Evaluate on multiple benchmarks in one call. Returns a nested dict keyed by benchmark name.

Parameter	Type	Default	Description
`model`	`ComoModel`	required	A loaded model
`benchmarks`	`list[dict]`	required	Each dict has keys `"name"`, `"benchmark_dir"`, `"csv_path"`
`beam_size`	`int`	`1`	Beam width for decoding
`postproc_workers`	`int`	`32`	Parallel workers for SMILES post-processing
`tautomer_standardize`	`bool`	`True`	Include tautomer-normalized exact match
`gpus`	`str` or `None`	`"0"`	GPU IDs (`"0,1"`) or `None` for all

Returns: dict[str, dict] — mapping from benchmark name to a metrics dict with the same structure as :func:evaluate.

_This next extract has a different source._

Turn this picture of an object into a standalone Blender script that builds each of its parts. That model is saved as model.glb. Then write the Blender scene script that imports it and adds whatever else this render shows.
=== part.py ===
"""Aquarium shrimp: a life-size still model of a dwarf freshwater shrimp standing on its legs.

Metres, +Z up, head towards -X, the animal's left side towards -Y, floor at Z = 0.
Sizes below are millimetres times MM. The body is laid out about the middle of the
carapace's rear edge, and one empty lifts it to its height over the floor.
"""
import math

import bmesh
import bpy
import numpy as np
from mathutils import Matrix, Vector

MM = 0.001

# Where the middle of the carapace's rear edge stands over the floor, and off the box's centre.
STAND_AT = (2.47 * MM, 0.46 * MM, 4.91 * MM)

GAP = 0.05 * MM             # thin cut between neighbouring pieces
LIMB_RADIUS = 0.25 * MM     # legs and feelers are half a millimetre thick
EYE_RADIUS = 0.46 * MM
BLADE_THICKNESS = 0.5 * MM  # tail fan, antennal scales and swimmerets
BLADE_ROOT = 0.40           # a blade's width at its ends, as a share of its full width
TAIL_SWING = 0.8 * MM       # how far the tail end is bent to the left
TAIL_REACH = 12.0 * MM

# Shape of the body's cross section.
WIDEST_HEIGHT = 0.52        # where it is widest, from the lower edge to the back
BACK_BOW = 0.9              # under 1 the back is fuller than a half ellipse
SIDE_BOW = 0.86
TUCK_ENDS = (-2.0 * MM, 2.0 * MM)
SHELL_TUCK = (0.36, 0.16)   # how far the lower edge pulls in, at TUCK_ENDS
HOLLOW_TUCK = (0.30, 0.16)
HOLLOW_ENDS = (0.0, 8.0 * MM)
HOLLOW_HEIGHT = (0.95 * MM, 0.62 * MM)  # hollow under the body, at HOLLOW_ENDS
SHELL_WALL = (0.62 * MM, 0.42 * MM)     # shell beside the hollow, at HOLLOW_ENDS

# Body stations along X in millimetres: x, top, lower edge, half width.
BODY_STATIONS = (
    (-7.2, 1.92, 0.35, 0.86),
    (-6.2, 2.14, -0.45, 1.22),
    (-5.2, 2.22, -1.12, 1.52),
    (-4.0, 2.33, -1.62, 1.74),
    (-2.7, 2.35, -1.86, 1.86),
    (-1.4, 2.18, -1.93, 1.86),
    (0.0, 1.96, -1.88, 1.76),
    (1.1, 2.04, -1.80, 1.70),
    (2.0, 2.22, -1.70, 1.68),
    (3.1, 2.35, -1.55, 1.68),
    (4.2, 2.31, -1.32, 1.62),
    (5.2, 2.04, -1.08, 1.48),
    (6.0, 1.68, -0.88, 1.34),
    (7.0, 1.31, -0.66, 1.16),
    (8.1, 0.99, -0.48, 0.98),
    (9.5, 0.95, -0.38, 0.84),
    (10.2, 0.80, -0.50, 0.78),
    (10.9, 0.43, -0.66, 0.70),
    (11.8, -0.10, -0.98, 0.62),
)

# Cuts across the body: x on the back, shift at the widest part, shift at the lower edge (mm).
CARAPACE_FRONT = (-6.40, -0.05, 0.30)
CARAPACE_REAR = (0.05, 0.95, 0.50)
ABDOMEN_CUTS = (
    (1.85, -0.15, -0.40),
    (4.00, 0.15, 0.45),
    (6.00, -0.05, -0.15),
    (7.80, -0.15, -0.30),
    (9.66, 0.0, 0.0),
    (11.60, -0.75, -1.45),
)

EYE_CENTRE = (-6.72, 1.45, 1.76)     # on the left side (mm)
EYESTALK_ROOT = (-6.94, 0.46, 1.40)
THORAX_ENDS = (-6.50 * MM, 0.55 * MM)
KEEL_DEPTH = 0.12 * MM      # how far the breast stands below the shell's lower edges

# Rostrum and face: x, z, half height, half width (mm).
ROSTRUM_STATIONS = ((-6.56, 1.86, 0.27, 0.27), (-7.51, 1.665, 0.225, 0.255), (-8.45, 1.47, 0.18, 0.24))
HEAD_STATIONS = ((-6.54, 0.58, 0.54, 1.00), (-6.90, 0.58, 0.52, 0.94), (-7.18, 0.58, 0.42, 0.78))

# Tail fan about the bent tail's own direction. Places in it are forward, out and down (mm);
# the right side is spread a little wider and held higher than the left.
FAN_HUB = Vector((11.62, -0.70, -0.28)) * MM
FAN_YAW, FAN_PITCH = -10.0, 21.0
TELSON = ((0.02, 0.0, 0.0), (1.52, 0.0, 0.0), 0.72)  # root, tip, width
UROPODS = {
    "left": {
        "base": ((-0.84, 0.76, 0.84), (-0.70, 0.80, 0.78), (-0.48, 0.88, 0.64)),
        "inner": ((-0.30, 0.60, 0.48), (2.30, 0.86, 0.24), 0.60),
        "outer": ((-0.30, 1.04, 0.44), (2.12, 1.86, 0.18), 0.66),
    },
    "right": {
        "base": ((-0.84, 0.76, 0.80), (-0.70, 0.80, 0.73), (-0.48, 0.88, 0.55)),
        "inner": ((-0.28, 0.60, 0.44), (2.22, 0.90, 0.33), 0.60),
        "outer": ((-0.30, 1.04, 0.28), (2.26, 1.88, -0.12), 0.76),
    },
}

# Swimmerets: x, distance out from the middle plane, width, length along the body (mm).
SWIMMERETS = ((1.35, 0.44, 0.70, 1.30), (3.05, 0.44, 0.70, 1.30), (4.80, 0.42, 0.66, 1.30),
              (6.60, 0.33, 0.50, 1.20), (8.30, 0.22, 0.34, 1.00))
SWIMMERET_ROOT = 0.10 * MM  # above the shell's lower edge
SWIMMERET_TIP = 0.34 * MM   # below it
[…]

Example::

{
  "USPTO": {
    "postprocess/exact_match_acc": 0.934,
    "postprocess/avg_tanimoto": 0.987,
    ...
  },
  "CLEF": {
    "postprocess/exact_match_acc": 0.948,
    ...
  },
}

Example:

benchmarks = [
    {"name": "USPTO", "benchmark_dir": "data/benchmark/real/USPTO",
     "csv_path": "data/benchmark/real/USPTO.csv"},
    {"name": "CLEF",  "benchmark_dir": "data/benchmark/real/CLEF",
     "csv_path": "data/benchmark/real/CLEF_corrected.csv"},
]
results = como.evaluate_benchmarks(model, benchmarks, gpus="0,1")
for name, metrics in results.items():
    acc = metrics["postprocess/exact_match_acc"]
    tan = metrics["postprocess/avg_tanimoto"]
    print(f"{name}: Exact={acc:.2%}, Tanimoto={tan:.4f}")

`como.canonicalize_smiles(smiles, *, ignore_chiral=False, ignore_cistrans=False, replace_rgroup=True)`

Canonicalize a SMILES string using RDKit.

Parameter	Type	Default	Description
`smiles`	`str`	required	Input SMILES string
`ignore_chiral`	`bool`	`False`	Strip tetrahedral chirality before canonicalization
`ignore_cistrans`	`bool`	`False`	Strip cis–trans markers (`/` and `\`) before canonicalization
`replace_rgroup`	`bool`	`True`	If `True`, replace R-group tokens (`R`, `R1`, `X`, `Ar`, …) with wildcard `*`

Returns: tuple[str, bool] — (canonical_smiles, ok) where ok is True if the SMILES is chemically valid and canonicalization succeeded.

`como.canonicalize_tautomer(smiles)`

Canonicalize a SMILES string via RDKit's TautomerEnumerator, normalizing different tautomeric forms (e.g., keto/enol, lactam/lactim) to the same canonical representation.

Parameter	Type	Default	Description
`smiles`	`str`	required	Input SMILES string

Returns: tuple[str, bool] — (tautomer_canonical_smiles, ok) where ok is False if the input SMILES is invalid or tautomer enumeration fails.

`como._result_to_smiles(result, mode="postprocess")`

Low-level: convert a raw prediction result dict (from :func:predict with smiles_mode=None) to a canonical SMILES string.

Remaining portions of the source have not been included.